Similarly, the `weather` table used in this guide is also a transactional table, as each row represents the weather information for a single day, observed at a specific zip code. 

Here is some additional information about the `weather` table:

* `date` is the date of measurement in 'MM/DD/YYYY' format
* `max_temperature_f` is the highest temperature on a given day in Fahrenheit
* `mean_temperature_f` is the average temperature on a given day in Fahrenheit 	
* `min_temperature_f` is the lowest temperature on a given day in Fahrenheit 	
* `max_dew_point_f` is the highest temperature when air saturated with water vapor on a given day in Fahrenheit
* `mean_dew_point_f` is the average temperature when air is saturated with water vapor on a given day in Fahrenheit
* `min_dew_point_f` is the lowest temperature when air is saturated with water vapor on a given day in Fahrenheit
* `max_humidity` is the highest grams of water vapor per kilogram of air on a given day
* `mean_humidity` is the average grams of water vapor per kilogram of air on a given day
* `min_humidity` is the lowest grams of water vapor per kilogram of air on a given day
* `mean_visibility_miles` is the average distance one can see, expressed in miles 
* `min_visibility_miles` is the shortest distance one can see, expressed in miles
* `max_wind_speed_mph` is the highest speed for wind, expressed in miles per hour
* `mean_wind_speed_mph` is the average speed for wind, expressed in miles per hour
* `max_gust_speed_mph` is the highest speed for gust, expressed in miles per hour
* `precipitation_inches` is the level of rainfall on a given day in inches
* `cloud_cover` is fraction of the sky obscured by clouds when observed from a particular location on a given day	
* `events` is additional information on weather events on a given day 
* `wind_dir_degrees` is the direction of wind on a given day in degrees
* `zip_code` is the zip code for the measured weather conditions

<a class="anchor" id="sqlite_jupyter"></a>
# 2. Leveling Up

If you skipped the [Beginner's Guide to Basic SQL](https://www.bingyune.com/blog/bike-share-basic-sql), we encourage you to take a quick peek at this page to get an idea of how to use SQL in Jupyter Notebook to get the most out of this guide.

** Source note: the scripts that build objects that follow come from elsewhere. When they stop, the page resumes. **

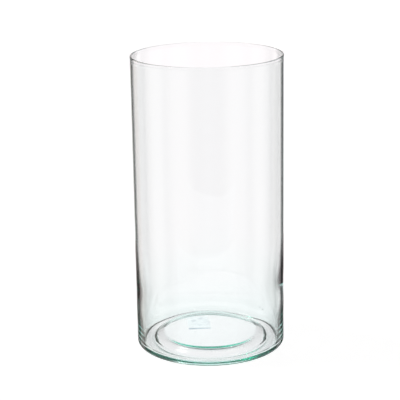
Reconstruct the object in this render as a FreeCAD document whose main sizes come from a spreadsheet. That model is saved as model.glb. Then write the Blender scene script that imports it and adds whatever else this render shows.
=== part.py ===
import FreeCAD, Part
import math
import os

import Sketcher

# Glass cylinder vase, 300 mm tall, blown from one gather of soda glass.
#
# The vase is one piece of glass: a straight wall that thickens towards the floor, a
# fire-polished rim, and a floor that is pushed up in the middle, so that the vase stands
# on a ring.  A small paper label is stuck under the raised middle.  Units are
# millimetres, +Z is up, and the origin is on the table at the centre of the foot.

# Driving dimensions: the alias, the value in millimetres (or degrees) and what it is.
SIZES = [
    ("overall_height", 300.0, "table to the top of the rim"),
    ("body_radius", 76.0, "outside of the straight wall"),
    ("wall_thickness", 2.0, "straight wall, above where it thickens"),
    ("rim_radius", 1.1, "section radius of the fire-polished rim"),
    ("swell_height", 123.0, "table to where the wall starts to thicken downwards"),
    ("swell_radius", 2200.0, "long curve of the inside wall as it thickens"),
    ("corner_radius", 4.5, "inside corner between the wall and the floor"),
    ("heel_radius", 5.0, "outside corner between the wall and the foot"),
    ("foot_inner_radius", 59.0, "where the flat of the foot ring ends"),
    ("kick_radius", 47.0, "flat raised middle of the underside"),
    ("kick_height", 7.0, "gap between the table and the raised middle"),
    ("kick_crest_radius", 10.8, "curve from the raised middle into its slope"),
    ("floor_height", 4.0, "table to the inside floor, next to the wall"),
    ("floor_inner_radius", 65.0, "where the level floor next to the wall ends"),
    ("mound_radius", 47.0, "flat top of the mound in the middle of the floor"),
    ("mound_height", 11.3, "table to the top of the mound"),
    ("mound_crest_radius", 12.0, "curve from the top of the mound into its slope"),
    ("label_length", 33.0, "paper label, its long side"),
    ("label_width", 23.5, "paper label, its short side"),
    ("label_thickness", 0.15, "paper and its glue"),
    ("label_offset_x", -12.5, "centre of the label from the axis"),
    ("label_offset_y", 21.0, "centre of the label from the axis"),
    ("label_turn", 5.0, "turn of the label about its own centre, in degrees"),
]

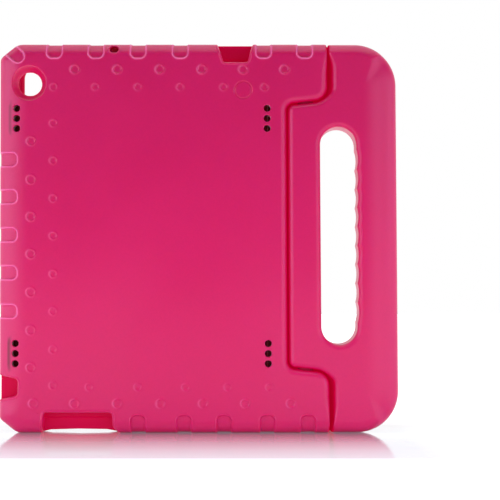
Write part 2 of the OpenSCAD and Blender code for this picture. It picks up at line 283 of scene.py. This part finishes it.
def shell(x, y, z):
    """The foam shell's field: negative in the foam."""
    d, reach = sides(x, z)
    back = YB + relief(x, z) - y
    f = emax(d, back, reach, 10.5)
    f = np.maximum(f, emax(d, y - YF, 6.0 + 0 * d, 6.0))
    # flutes
    u = flutes(x, z)
    w = 1 - ease((y - 7.5) / 2.5) * (z < 30)
    near = ease((-5.5 - y) / 3)
    f = f + w * ((1.0 - 0.45 * ease((y + 10.5) / 6)) * ease(0.5 - u / 0.9) - 0.50 * near * np.exp(-((u - 0.6) / 0.45) ** 2))
    u = boxed(corner_flute, x, z)
    f = f + near * (0.8 * ease(0.5 - u / 0.9) - 0.48 * np.exp(-((u - 0.6) / 0.45) ** 2))
    # tabs and the space between them
    zz = np.abs(z - HZ)
    f = rmax(f, GAP - meeting(x, y, z), 4.5 - 3.0 * ease((zz - 110) / 20))
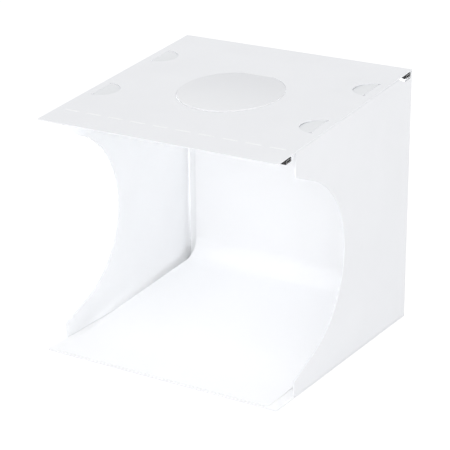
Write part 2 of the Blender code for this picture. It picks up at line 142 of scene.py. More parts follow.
# %% [markdown]
# ## Small helpers for working by hand
#
# Operators act on whatever is selected, and the frame arrives selected. So each step first takes hold of one
# object alone. In edit mode the faces are then picked by a test on their middle and normal, as one would
# box-select them on screen.

# %% Take hold of an object, pick faces, apply modifiers
def hold(obj):
    """Select one object alone and make it the active one."""
    bpy.ops.object.select_all(action="DESELECT")
    obj.select_set(True)
    bpy.context.view_layer.objects.active = obj
    return obj


def edit(obj, element="FACE", action="DESELECT"):
    """Go into edit mode on an object, with nothing selected unless the action says otherwise."""
    hold(obj)
    bpy.ops.object.mode_set(mode="EDIT")
    bpy.ops.mesh.select_mode(type=element)
    bpy.ops.mesh.select_all(action=action)


def pick(obj, test):
    """In edit mode, select the faces whose middle and normal pass a test."""
    shape = bmesh.from_edit_mesh(obj.data)
    for face in shape.faces:
        face.select_set(test(face.calc_center_median(), face.normal))
    shape.select_flush_mode()
    bmesh.update_edit_mesh(obj.data)


def extrude(along):
    """In edit mode, extrude what is selected along a vector."""
    bpy.ops.mesh.extrude_region_move(TRANSFORM_OT_translate={"value": along})


def done(face_out=False):
    """Leave edit mode, and turn all faces outwards before that if asked."""
    if face_out:
        bpy.ops.mesh.select_all(action="SELECT")
        bpy.ops.mesh.normals_make_consistent(inside=False)
    bpy.ops.object.mode_set(mode="OBJECT")


def thicken(obj, along):
    """Extrude the whole of a flat object along a vector."""
    edit(obj, action="SELECT")
    extrude(along)
    done(face_out=True)
    return obj


def apply_modifier(obj, kind, **settings):
    """Add a modifier with these settings and apply it."""
    hold(obj)
    modifier = obj.modifiers.new(kind.lower(), kind)
    for name, value in settings.items():
        setattr(modifier, name, value)
    bpy.ops.object.modifier_apply(modifier=modifier.name)


def settle_in(obj, matrix=None):
    """Bake an object's place, or one more matrix, into its mesh, so that the object sits at the origin."""
    if matrix:
        obj.matrix_world = matrix @ obj.matrix_world
    hold(obj)
    bpy.ops.object.transform_apply(location=True, rotation=True, scale=True)
    return obj


print("helpers ready")

# %% [markdown]
# ## Adding simple starting shapes
#
# Most small pieces start as a block between two corners. A piece with a shaped section starts as a filled
# ring, one vertex for each corner of the section, and is extruded along its length. Edges are rounded and
# faces inset before a piece is finished.

# %% A block and an extruded section
def block(name, low, high):
    """A cube primitive stretched between two corners."""
    low, high = Vector(low), Vector(high)
    return settle_in(added(name, bpy.ops.mesh.primitive_cube_add, size=1,
                           location=(low + high) / 2, scale=high - low))


def extruded(name, section, along):
    """A closed section, given as points in space, extruded along a vector."""
    obj = added(name, bpy.ops.mesh.primitive_circle_add, vertices=len(section), radius=1, fill_type="NGON")
    for vertex, point in zip(obj.data.vertices, section):
        vertex.co = point
    return thicken(obj, along)


def joined(name, pieces):
    """Several objects made into one."""
    hold(pieces[0])
    for piece in pieces[1:]:
        piece.select_set(True)
    bpy.ops.object.join()
    pieces[0].name = pieces[0].data.name = name
    return pieces[0]


def rounded(obj, width, segments=2, angle=30):
    """Round an object's edges that are sharper than an angle."""
    apply_modifier(obj, "BEVEL", width=width, segments=segments, limit_method="ANGLE",
                   angle_limit=math.radians(angle))
    return obj


def smooth(obj, angle):
    """Shade curved faces smooth and leave the flat ones flat."""
    hold(obj)
    bpy.ops.object.shade_smooth_by_angle(angle=math.radians(angle))
    return obj


def crisp(obj, angle=50):
    """Smooth the rounded edges and keep the large faces flat."""
    smooth(obj, angle)
    apply_modifier(obj, "WEIGHTED_NORMAL", keep_sharp=True)
    return obj


print("starting shapes ready")

# %% [markdown]
# ## Shared surface effects
#
# The sheet is frosted polypropylene. Close up it has a fine sandy grain and, over a hand's width, very faint
# cloudiness. Handling leaves thin pale marks. The mouldings have the same grain at another scale. An effect
# that several finishes share is a node group with named inputs, so each finish sets its own numbers. The
# groups put out only colours, masks and normals, and the shader stays in the material.

# %% Node helpers
def feed(tree, value, socket):
    """Link another node's output to a socket, or give the socket a plain value."""
    if isinstance(value, bpy.types.NodeSocket):
        tree.links.new(value, socket)
    else:
        socket.default_value = value


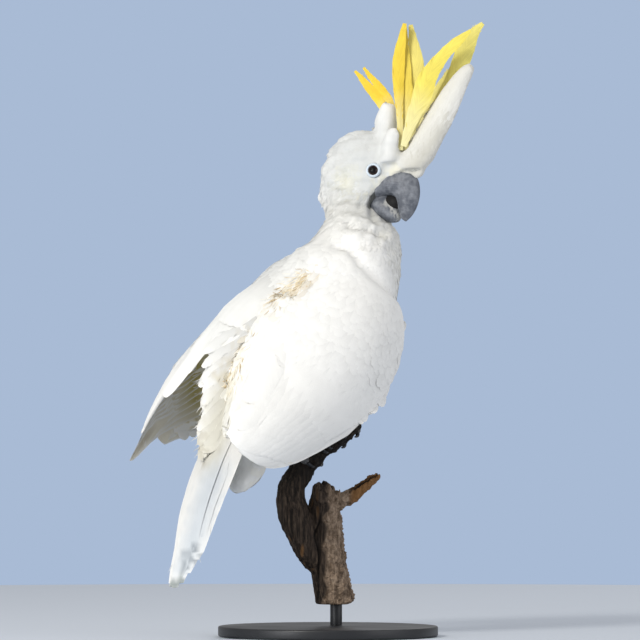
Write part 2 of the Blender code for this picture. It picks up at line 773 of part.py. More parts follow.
def tapered_tube(name, points, radii, finish, count=8, helper=False):
    """A round tube through the points."""
    rings = []
    for i, centre in enumerate(points):
        along = (points[min(i + 1, len(points) - 1)] - points[max(i - 1, 0)]).normalized()
        side = along.cross(UP if abs(along.z) < 0.9 else LEFT).normalized()
        rings.append(ellipse(centre, side * radii[i], side.cross(along) * radii[i], count))
    return loft(name, rings, finish, helper)


def make_leg(word, side, perch, trunk):
    """Feathered thigh, scaly foot with two toes before and two behind, and a claw on each toe."""
    centre, along, over, radius = perch_axis(FEET_AT[word])
    ankle = centre + over * (radius + 2.0 * TOE_RADIUS)
    knee = ankle + Vector((-0.010, side * 0.003, 0.022))
    shank = tapered_tube(
        "shank", [knee, knee.lerp(ankle, 0.5), ankle, ankle - over * 0.005], [0.0056, 0.0054, 0.0064, 0.0058],
        None, helper=True,
    )
    toe_radii = [TOE_RADIUS * share for share in (1.05, 1.15, 1.05, 1.12, 1.02, 1.08, 0.85)]
    toe_angles = [TOE_WRAP * i / 6 for i in range(7)]
    claw_radii = [0.0022, 0.0026, 0.0021, 0.0014, 0.0006]
    claw_angles = [TOE_WRAP - 0.12 + (CLAW_WRAP + 0.12) * i / 4 for i in range(5)]
    toes, claws = [shank], []
    for way, shift_sign, number in ((1, 1, 2), (1, -1, 3), (-1, 1, 1), (-1, -1, 4)):
        shift = shift_sign * TOE_SPLAY
        lifts = [radius_here - 0.0008 for radius_here in toe_radii]
        line = wrapped_line(perch, centre, along, over, shift, way, toe_angles, lifts)
        toes.append(tapered_tube("toe", line, toe_radii, None, helper=True))
        lifts = [0.0034, 0.0040, 0.0036, 0.0026, 0.0012]
        line = wrapped_line(perch, centre, along, over, shift, way, claw_angles, lifts)
        claws.append(tapered_tube("claw_%s_%d" % (word, number), line, claw_radii, "foot_grey", 5))
    whole = fused("foot", toes, voxel=0.0011, rounds=2)
    foot = new_object("foot_" + word, baked(thinned(whole, 300)), "foot_grey")
    thigh = tapered_tube(
        "thigh_" + word,
        [knee + Vector((-0.016, 0.0, 0.026)), knee + Vector((-0.008, 0.0, 0.012)), knee,
         knee.lerp(ankle, 0.38), knee.lerp(ankle, 0.66)],
        [0.016, 0.020, 0.017, 0.0125, 0.0082], "feather_white", 12,
    )
    thigh = carved(thigh, [trunk])
    foot = carved(foot, [perch, thigh, trunk])
    claws = [carved(claw, [foot]) for claw in claws]
    return thigh, foot, claws


def make_stand():
    """The round base and the rod that holds the branch."""
    bpy.ops.mesh.primitive_cylinder_add(
        vertices=40, radius=BASE_RADIUS, depth=BASE_HEIGHT, location=(0, 0, BASE_HEIGHT / 2)
    )
    base = bpy.context.object
    edge = base.modifiers.new("eased edge", "BEVEL")
    edge.width = 0.0015
    edge.segments = 1
    edge.limit_method = "ANGLE"
    centre = Vector(PERCH_TRUNK[0].centre)
    length = PERCH_CUT - BASE_HEIGHT - 2 * GAP
    bpy.ops.mesh.primitive_cylinder_add(
        vertices=24, radius=ROD_RADIUS, depth=length,
        location=(centre.x, centre.y, BASE_HEIGHT + GAP + length / 2),
    )
    rod = bpy.context.object
    for obj, name in ((base, "stand_base"), (rod, "stand_rod")):
        obj.name = name
        obj.data.name = name
        obj.data.materials.append(finish_named("stand_black"))
        bpy.context.collection.objects.unlink(obj)
        PARTS.objects.link(obj)


def make_plumage(trunk, neck, head, bills):
    """Wings, tail and crest, each fitted to what it grows from."""
    wings = make_wings()
    left_coverts = carved(wings["wing_left_coverts"], [trunk, neck], 2 * GAP)
    left_flight = carved(wings["wing_left_flight"], [trunk], 2 * GAP)
    carved(wings["wing_right_coverts"], [trunk, neck], 2 * GAP)
    right_flight = carved(wings["wing_right_flight"], [trunk], 2 * GAP)
    tail = carved(make_vane(TAIL), [trunk, right_flight])
    carved(make_vane(LEFT_TERTIALS), [trunk, left_coverts, left_flight, tail], 2 * GAP)
    done = []
    for vane in CREST_VANES:
        done.append(carved(make_vane(vane, head_matrix()), [head, *bills, *done]))


def shade_smooth():
    """Smooth shading with hard edges kept, on every part."""
    for obj in PARTS.objects:
        obj.data.shade_smooth()
        obj.data.set_sharp_from_angle(angle=math.radians(50))


def main():
    """Build the bird, its perch and its stand."""
    trunk, neck, head = make_flesh()
    eyes, lids = make_eyes(head)
    head = carved(head, eyes)
    for lid_ring, eye in zip(lids, eyes):
        carved(lid_ring, [head, eye])
    upper, lower = make_bill()
    upper = carved(upper, [head, neck])
    lower = carved(lower, [head, neck, upper])
    make_plumage(trunk, neck, head, [upper, lower])
    perch = make_perch()
    make_leg("left", 1, perch, trunk)
    make_leg("right", -1, perch, trunk)
    make_stand()
    shade_smooth()
    for helper in list(HELPERS.objects):
        bpy.data.objects.remove(helper)


main()
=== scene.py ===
"""The finished look of a life-size white cockatoo with a raised yellow crest, gripping a cut dead branch.

Metres, +Z up. The bird faces +X and its left is +Y. The head has a frame of its own: forward, left and up
from midway between the eyes. Tables of places and sizes are in millimetres, which metres() turns to metres.
"""

import logging
import math
from dataclasses import dataclass
from enum import Enum
from typing import Callable, Optional, Sequence

import bmesh
import bpy
import numpy as np
from bpy.types import ID, Material, Mesh, Node, NodeSocket, NodeTree, Object, bpy_prop_collection
from mathutils import Euler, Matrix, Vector
from mathutils.bvhtree import BVHTree
from mathutils.kdtree import KDTree
from numpy import ndarray as Array
from numpy.random import Generator, default_rng


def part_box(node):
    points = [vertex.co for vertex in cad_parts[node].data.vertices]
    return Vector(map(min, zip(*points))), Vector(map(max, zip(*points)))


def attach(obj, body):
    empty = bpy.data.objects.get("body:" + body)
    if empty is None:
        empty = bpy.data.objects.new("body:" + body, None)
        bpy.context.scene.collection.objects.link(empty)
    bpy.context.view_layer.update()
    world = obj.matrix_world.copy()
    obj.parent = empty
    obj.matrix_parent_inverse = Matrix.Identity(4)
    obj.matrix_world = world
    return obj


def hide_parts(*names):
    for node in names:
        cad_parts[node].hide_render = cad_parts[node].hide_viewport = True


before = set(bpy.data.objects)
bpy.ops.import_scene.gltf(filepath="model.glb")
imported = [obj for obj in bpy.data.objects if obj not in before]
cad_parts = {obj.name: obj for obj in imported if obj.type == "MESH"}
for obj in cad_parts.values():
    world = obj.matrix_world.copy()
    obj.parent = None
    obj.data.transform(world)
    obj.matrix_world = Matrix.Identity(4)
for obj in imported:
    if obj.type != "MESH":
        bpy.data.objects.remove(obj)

log = logging.getLogger("cockatoo")

MM = 0.001

HEAD_AT = np.array((0.058, -0.006, 0.466))
HEAD_TURN = math.radians(-74.0)
HEAD_AXES = np.array((
    (math.cos(HEAD_TURN), math.sin(HEAD_TURN), 0.0),
    (-math.sin(HEAD_TURN), math.cos(HEAD_TURN), 0.0),
    (0.0, 0.0, 1.0),
))
EYE_RADIUS = 0.0062
EYE_OUTWARDS = {"left": (0.30, 1.0, 0.06), "right": (0.30, -1.0, 0.06)}  # in the head's frame

BAKE_PATCH = 0.003  # the width of one tuft on the bake's map


class Side(Enum):
    """Which of the bird's own sides."""

    LEFT = "left"
    RIGHT = "right"


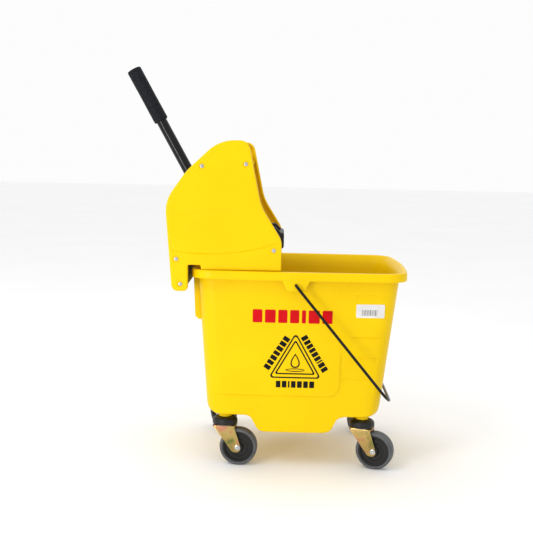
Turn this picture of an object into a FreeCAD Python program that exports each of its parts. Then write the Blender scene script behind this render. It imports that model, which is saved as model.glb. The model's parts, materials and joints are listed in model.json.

For your convenience, here's the gist:

* The function `sqlpd` connects to the SQLite database, reads the raw SQL code, and outputs the results as a pandas DataFrame.
* SQL queries will be shown in each Jupyter Notebook cell with the string variable `query` and three double quotation marks ( `"""` )
* To run a query, simply change the text between the three double quotation marks ( `"""` ) and hit (shift + enter). 

In the [Beginner's Guide to Basic SQL](https://www.bingyune.com/blog/bike-share-basic-sql), many of the practice problems could only be solved in one or two ways with the skills you learned. As you progress and problems get harder, there will be many ways of producing the correct results. Keep in mind that the answers to practice problems should be used as a reference, but are by no means the only ways of answering the questions. Here are a few ways to validate your query results:

* Check that the table and column names are correct
* Check that your single quotes ( `‘` ) or double quotes ( `“` ) are closed
* Check operators such as `>`, `<`, `=`, `!=`, etc.
* Use [`EXPLAIN`](https://sqlite.org/lang_explain.html) before `SELECT` to check how your SQL statement will access your database
* Review error messages when your query does not run
* Apply business context or industry knowledge (of similar data) to check the order of magnitude

In [1]:
# Add your file path to the downloaded database.sqlite file from Kaggle
FILE_PATH = '../bike_share_sql_data/database.sqlite' # default value

# Set up a database using SQLite and Pandas
import pandas as pd
import sqlite3

# Create function to read SQL query commands
def sqlpd(sql_query):
    """
    Read a string of SQL commands to query a SQLite database
    and output a pandas dataframe of the resulting query
    
    Args:
        sql_query (string): raw SQL code
        
    Returns:
        df (pd.DataFrame): two-dimensional, size-mutable, 
            heterogeneous tabular data
    """
    # Connect to SQLite database
    sqlite_file = FILE_PATH 
    con = sqlite3.connect(sqlite_file) # interface for SQLite database
    
    # Use pandas to pass sql query using connection from SQLite3
    df = pd.read_sql_query(sql_query, con)
    
    # Close the SQLite database
    con.close()

    # Show the resulting DataFrame
    return df

<a class="anchor" id="sql_intermediate"></a>
# 3. Intermediate SQL

Here is a review of the major SQL clauses (such as `SELECT`, `FROM`, and `WHERE`) that make up a SQL statement.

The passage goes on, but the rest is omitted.